Comment Re: Good for greece (Score 3, Insightful) 1307

That's borderline communist...
Wait, no. That's outright communist!

That's the thing I LOVE about america: communism/socialism is EVIL, but their public school system is great (yeah I don't care for anecdotical stories of how bad a particular school is. Overall, it's great). But they can't really use government money to build things, or to pay for R&D like most other countries do. So, they use loopholes: their military, for direct government-funded R government aid for companies that build "privatized" infrastructure, like roads (after all: the government isn't building a communist road, it's just "lending" money to a private company -- through a private bank, hopefully. Ah, the american dream). They're also super protectionist through loopholes (price dumping via agricultural subsidies, "diseases" that don't allow for certain produce to enter their country, etc). But they're the first ones to shove free trade agreements down third world countries throats.
Geniuses, i'd say

Comment Re:bit coin doesn't solve the strategic issue. (Score 1) 359

You can default the external debt. Really, it isn't that bad. Creditors will of course try to scare everyone away, but the truth is, it's just the investors trying to get their money back ASAP.

A default is just "i can't pay now, i'm working things out". Creditors, sooner or later, get paid. The problem is that this credit is usually "big league" 10, 20, 30 or 50 years. Which is typical for a large international bank, or credit organization (IMF, World Bank, etc).

So when you're a small guy who saw a 300% return rate in a small period, of course you will get mad. But it's YOUR fault: if the country is paying out such high interest, there is something very wrong and you should walk away. At that point, it's gambling, not investment.

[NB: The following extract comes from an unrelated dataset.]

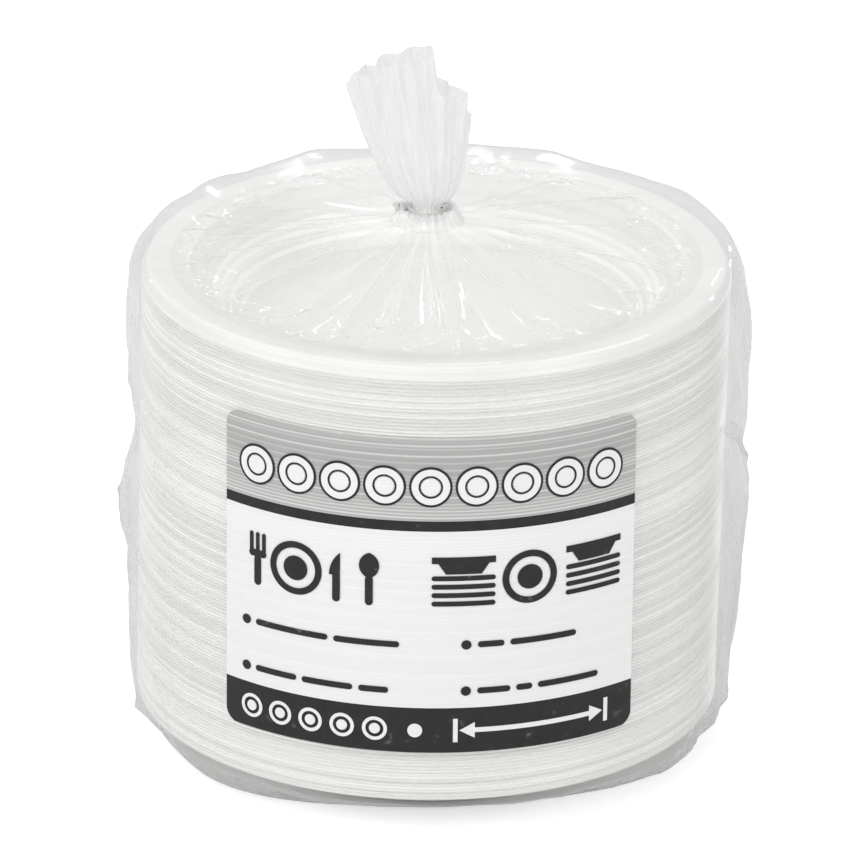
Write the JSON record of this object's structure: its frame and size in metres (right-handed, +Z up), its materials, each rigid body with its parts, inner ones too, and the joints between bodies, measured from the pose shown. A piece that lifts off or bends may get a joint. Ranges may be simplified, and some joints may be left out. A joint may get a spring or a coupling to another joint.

Comment Re:Austerity or... (Score 1) 359

None of the 3 you described. Only a Sith deals in absolutes. Normal people reach a middle ground.
See Argentina's economic crisis of 2001-2002 to see what hapens with Greece: a combination of Default (without civil war), debt restructuring (or writeoff as you called it), and lots of inflation to cover salaries.
And just like in Argentina: it ends up bad 10 years later with "free money" for government.